Here is the top of the monument in the village green. It looks centuries old but has a WWI Tommy leaning on his Enfield rifle. This may not be a conscious effort to deceive as the local stone does weather quickly and gracefully, but certainly serves as a reminder to keep one's eyes open.
Guiting Power supposedly dates back to at least 780 AD. A church of course would be one of the first things that the Anglo Saxons would build. I have no doubt that the Trust's archaeologists found the remains of an early church here. I have equal confidence that what they found was a sad and random little collection of stones that were later reassembled and enhanced with plenty of extra parts. Those Trust workmen are such industrious chaps.

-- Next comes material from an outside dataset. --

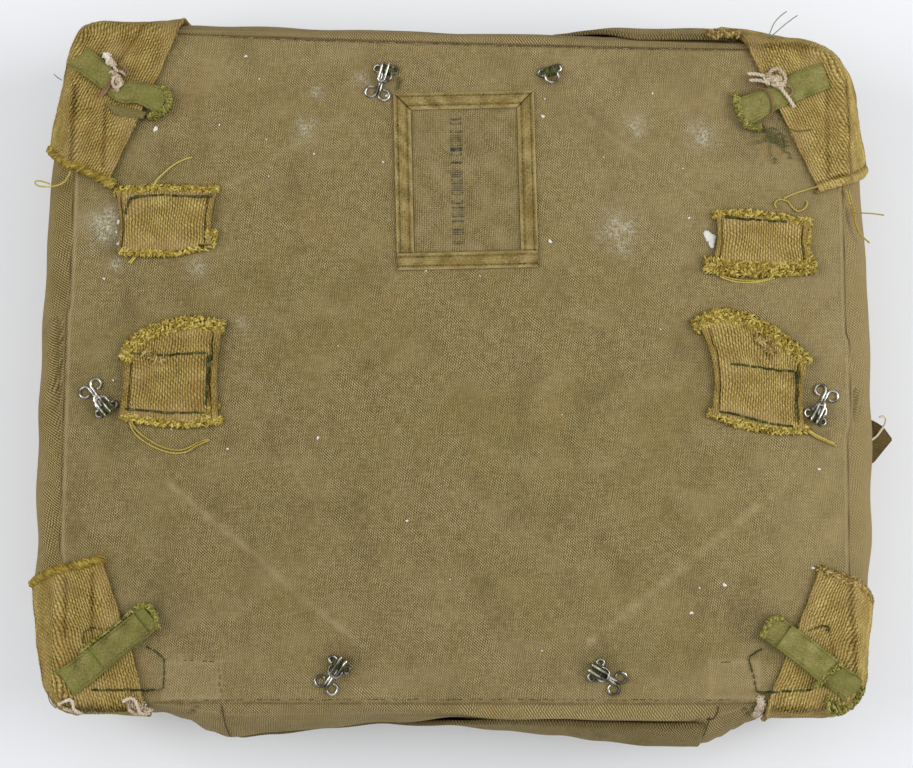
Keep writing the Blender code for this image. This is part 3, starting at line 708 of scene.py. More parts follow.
def from_sides(u, v, size):
    """Distance to the nearest side of a sheet."""
    return np.minimum(np.minimum(u, 1 - u) * size[0], np.minimum(v, 1 - v) * size[1])


def rounded(edge, radius, least=0.15):
    """Share of its thickness that cloth has near a turned or cut edge."""
    return np.sqrt(np.clip(edge / radius, least, 1))


def lay_sheet(name, plan, size, steps, lifts, material, seam_rise=0.0, weave=np.eye(3), **values):
    """Closed sheet on the pack.

    plan(u, v) is its place on the unfolded cover, size its width and length, and lifts(u, v) its
    underside's and its top's height above the pack. values are its attributes on that grid, and
    weave turns and scales its weave from the pack's.
    """
    u, v = sheet_grid(steps)
    columns, rows = steps[0] + 1, steps[1] + 1
    x, y = plan(u, v)
    under, over = lifts(u, v)
    top = above_cover(x, y, over, seam_rise)
    number = np.arange(columns * rows).reshape(rows, columns)
    rim = np.concatenate([number[0, :-1], number[:-1, -1], number[-1, :0:-1], number[:0:-1, 0]])
    inner = number[4:-3:4, 4:-3:4].ravel()
    below = np.concatenate([rim, inner])
    bottom = above_cover(x[below], y[below], under[below], seam_rise)
    faces = [quad for row in range(rows - 1) for quad in zip(
        number[row, :-1].tolist(), number[row, 1:].tolist(),
        number[row + 1, 1:].tolist(), number[row + 1, :-1].tolist())]
    count, edge = len(u), len(rim)
    flat = [Vector((u[spot] * size[0], v[spot] * size[1])) for spot in below]
    laid = delaunay_2d_cdt(flat, [(here, (here + 1) % edge) for here in range(edge)], [], 1, 1e-9)
    faces += [tuple(count + corner for corner in reversed(face)) for face in laid[2]]
    faces += [(count + here, count + (here + 1) % edge, int(rim[(here + 1) % edge]), int(rim[here]))
              for here in range(edge)]
    middle = number[rows // 2, columns // 2]
    corners = top[[middle, middle + 1, middle + columns]]
    facing = np.cross(corners[1] - corners[0], corners[2] - corners[0]) @ \
        cover_normal(x[middle:middle + 1], y[middle:middle + 1])[0]
    if facing < 0:
        faces = [tuple(reversed(face)) for face in faces]
    values["cloth"] = np.column_stack([u * size[0], v * size[1], 0 * u]) @ weave
    extra = {key: np.concatenate([np.asarray(rows_of), np.asarray(rows_of)[below]])
             for key, rows_of in values.items()}
    return put_piece(name, np.concatenate([top, bottom]), faces, material, **extra)


def quad_plan(corners):
    """Plan of a four-cornered piece: front left, front right, rear right, rear left."""
    low_left, low_right, high_right, high_left = (np.array(corner) for corner in corners)

    def plan(u, v):
        low = low_left + (low_right - low_left) * u[:, None]
        high = high_left + (high_right - high_left) * u[:, None]
        return (low + (high - low) * v[:, None]).T
    return plan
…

Oh, and that ancient barrow. Here's what it looks like today:
Such an astonishing degree of preservation! Such clear definition of the mounds and the surrounding enclosure ditch! Such.....such nonsense.
It took a bit of looking around the internet to sort this out. The Trust's official site does describe it as a reconstruction but other references say a barrow has been there long enough to show up on Ordnance Survey maps. The truth of it seems to be that a rather unimpressive barrow did exist here from ancient times. I found a comment on a message board devoted to the study of barrows that really sums it up well:
What was previously a 38m diameter 1.5m high Bronze Age Round Barrow (which a 1992 excavation proved was a 'well preserved Barrow') has had what many people would call 'The Mars Bar treatment' (now very much smaller and a lot more costly) - the propaganda states that the reconstructed barrow (a flat topped mound 20m in diameter) 'reflected the original barrow' - well anything is possible these days, especially with considerable imagination, in the Cotswolds - perhaps it should be named 'Designer Barrow' -
Is this Preservation Gone Too Far? It is a fair question. One could debate it over a pint at The Farmer's Arms and have an enjoyable evening of it. The pub looks authentic and the local residents are in fact members of a functioning small community. If the whole enterprise has perhaps a little more help that the casual observer might notice, well, its better than many other possible ways that Guiting Power could have ended up.